Rethink Our Relationship with Machines

October this year, Sequoia Capital published a blog post titled “Generative AI: A Creative New World”. Earlier December, ChatGPT (by OpenAI) went live and gained 1 million users in a matter of five days. In between these two headlines however, is the news that the world’s population officially passed the 8 billion mark on 15 November. It is hard not to think about the implication of fast-scaling AI in light of a huge population base that continues to grow. In a very long time, machines have been treated as our tools to complete specific tasks. With the emergence of general purpose AI, perhaps it is time to rethink our relationship with machines.

Sea changes in five years’ time

The day when AlphaGo beat Lee Sedol still seems only yesterday now we already have ChatGPT that makes Google looks like child’s play. Only five years ago, AI we know has been trained by local datasets and can only perform specific tasks. Five years later it is now plugged into machine hivemind and can perform various tasks such as image/speech recognition, audio/video generation, pattern detection, question answering, text to image translation, etc. As the progression is non-linear, it is hard to predict what next five years will bring in terms of AI.

Creativity is no longer a human privilege

For an extremely long time, creativity is the watershed that separates a human brain and a computer. Yet as of today, this is no longer a privilege that is reserved for human brains only. Stable diffusion can turn any text inputs into photo-realistic images. Not to mention the army of twitter bots that can tweet all day with given key words. While in the past technology continues to empower creators to come up with better media content, it appears that now it can replace the creators altogether. This includes creator of text and image content and soon audio/video. What is human beings’ role in this great shift to generative AI? Is there still a place for classic art and craftsmanship when machine can comes up with something superior in a much shorter time? An oil painting takes days, weeks or even years to complete while AI can complete something in a matter of minutes, hours or days.

Meanwhile, it also empowers everyone to become a creator. Take applications such as Midjourney or Stable Diffusion for example, with a few text prompts, you can generate high definition images just like a professional. In fact I had so much fun playing with Midjourney. I can do it all day

This sea change forces every creator to re-think their role in the age of fast scaling generative AI.

santa pikachu with lots of gifts, cartoon, anime, colorful, 4k by Midjourney

Re-imagine customer support bots

I am sure that I am not the only one frustrated with talking to customer support bots. The problem? They are basically useless. They often open up the conversation with an unattractive, mechanic greetings followed by a list of clickable options. If you click on one of the options, you will find standard instructions which most likely you have already tried. A fun game I like to play with these chatbots is that how fast can I reach a human customer representative.

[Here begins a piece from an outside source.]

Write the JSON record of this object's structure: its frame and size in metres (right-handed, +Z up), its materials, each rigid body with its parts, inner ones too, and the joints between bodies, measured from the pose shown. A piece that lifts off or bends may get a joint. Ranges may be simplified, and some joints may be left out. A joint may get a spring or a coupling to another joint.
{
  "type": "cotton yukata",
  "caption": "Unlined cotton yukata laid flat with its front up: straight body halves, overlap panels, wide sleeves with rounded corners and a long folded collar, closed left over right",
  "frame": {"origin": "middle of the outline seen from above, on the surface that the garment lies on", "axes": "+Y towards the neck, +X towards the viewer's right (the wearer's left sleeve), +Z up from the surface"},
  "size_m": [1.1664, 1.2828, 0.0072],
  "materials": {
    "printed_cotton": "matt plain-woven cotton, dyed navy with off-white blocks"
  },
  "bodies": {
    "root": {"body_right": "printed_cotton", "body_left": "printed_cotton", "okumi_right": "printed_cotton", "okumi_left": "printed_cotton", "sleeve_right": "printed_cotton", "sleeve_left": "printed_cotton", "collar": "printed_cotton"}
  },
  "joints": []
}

Now imagine we apply generative AI to create a chatbot that has personality and empathy. A bot can anticipate your needs reading between the line. A bot can synthesis the solution and paraphrase it rather than sending you a link for you to go figure. I am certainly looking forward to that.

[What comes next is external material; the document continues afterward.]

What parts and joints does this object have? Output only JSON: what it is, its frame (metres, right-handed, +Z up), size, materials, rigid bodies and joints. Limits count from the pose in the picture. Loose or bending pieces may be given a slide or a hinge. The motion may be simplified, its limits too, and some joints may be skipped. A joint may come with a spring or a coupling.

AI coding assistant at your disposal

Although there is an army of technology startups working on a no-code future, any serious development work requires coding. But at least we have AI to help with the standard, repetitive and tedious parts. ChatGPT already proved that it can create a succinct smart contract with one single line of text order.

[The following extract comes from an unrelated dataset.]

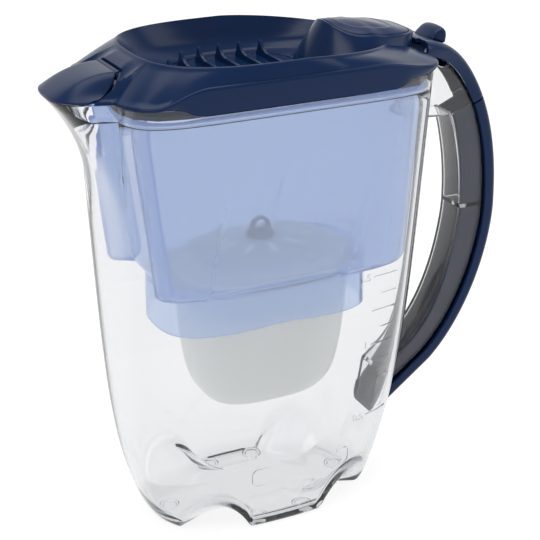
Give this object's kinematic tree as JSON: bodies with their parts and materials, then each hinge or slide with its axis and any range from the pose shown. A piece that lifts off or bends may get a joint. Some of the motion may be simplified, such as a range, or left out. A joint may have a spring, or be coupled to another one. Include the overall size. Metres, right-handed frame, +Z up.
{
  "type": "water filter pitcher with flip lid",
  "caption": "Clear water filter pitcher with a dark flip-open lid, spout flap, thumb lever, U-shaped handle cover, blue tub and a lift-out filter cartridge.",
  "frame": {"origin": "centre of the whole pitcher's box, on the table under its feet", "axes": "+Z up, -X towards the spout, +X towards the handle, +Y across to the far side of the pictured view; millimetres in the source"},
  "size_m": [0.272, 0.113, 0.28],
  "materials": {
    "clear_plastic": "clear, glossy",
    "navy_plastic": "dark blue, satin gloss",
    "blue_plastic": "translucent blue, glossy",
    "frosted_plastic": "frosted white",
    "seal_rubber": "soft seal",
    "media": "packed grains",
    "mesh": "fine mesh",
    "steel": "drawn"
  },
  "bodies": {
    "jug": {"jug": "clear_plastic", "handle_cover": "navy_plastic", "handle_crown": "navy_plastic"},
    "reservoir": {"reservoir": "blue_plastic"},
    "cartridge": {"filter_bowl": "frosted_plastic", "filter_seal": "seal_rubber", "filter_media": "media", "lower_mesh": "mesh", "upper_mesh": "mesh", "filter_cap": "frosted_plastic", "filter_tab": "frosted_plastic"},
    "lid": {"lid_shell": "navy_plastic", "lid_tray": "navy_plastic", "hood_cap": "navy_plastic", "lever_bracket": "navy_plastic", "lever_pin": "steel", "lever_spring": "steel", "hatch_pin": "steel", "hatch_spring": "steel", "flap_bracket": "navy_plastic", "flap_pin": "steel"},
    "lever": {"thumb_lever": "navy_plastic"},
    "hatch": {"fill_hatch": "navy_plastic"},
    "flap": {"flap_hinge": "navy_plastic", "spout_flap": "navy_plastic"}
  },
  "joints": [
    {"name": "reservoir_lift", "type": "slide", "parent": "jug", "child": "reservoir", "axis": [0, 0, 1], "range_m": [0, 0.2]},
    {"name": "cartridge_lift", "type": "slide", "parent": "reservoir", "child": "cartridge", "axis": [0, 0, 1], "range_m": [0, 0.07]},
    {"name": "lid_lift", "type": "slide", "parent": "reservoir", "child": "lid", "axis": [0, 0, 1], "range_m": [0, 0.1]},
    {"name": "lever_press", "type": "hinge", "parent": "lid", "child": "lever", "pos_m": [0.084, 0, 0.2585], "axis": [0, 1, 0], "range_deg": [0, 12], "stiffness_Nm_per_rad": 0.25, "springref_deg": -5.73},
    {"name": "hatch_swing", "type": "hinge", "parent": "lid", "child": "hatch", "pos_m": [0.019, 0, 0.258], "axis": [0, 1, 0], "range_deg": [-42, 0]},
    {"name": "flap_lift", "type": "hinge", "parent": "lid", "child": "flap", "pos_m": [-0.1004, 0, 0.2676], "axis": [0, 1, 0], "range_deg": [0, 60]}
  ],
  "couplings": [
    {"joint": "hatch_swing", "follows": "lever_press", "ratio": -3.4}
  ]
}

It can also do solidity contract audit, it seems.

Is it time to panic?

The new wave of generative AI applications has taken the internet by storm. While “capital” generally embraces the accelerated commercial application of generative AI, “labor” panicked. The optimistic camp thinks it is too early to panic as the existing AI technology is constrained to give standard responses and is unable to deal with any edge cases or unexpected environments. Some, however, are worried about large-scale AI going wrong. Given how far AI has improved in the last five years, the anxiety is not entirely without reasoning. Already, we see a handful of startups working on AI safety and AI ethics. But we might need more of that. Regardless, it is time for all of us to re-evaluate the digital reality and re-think our relationship with machines.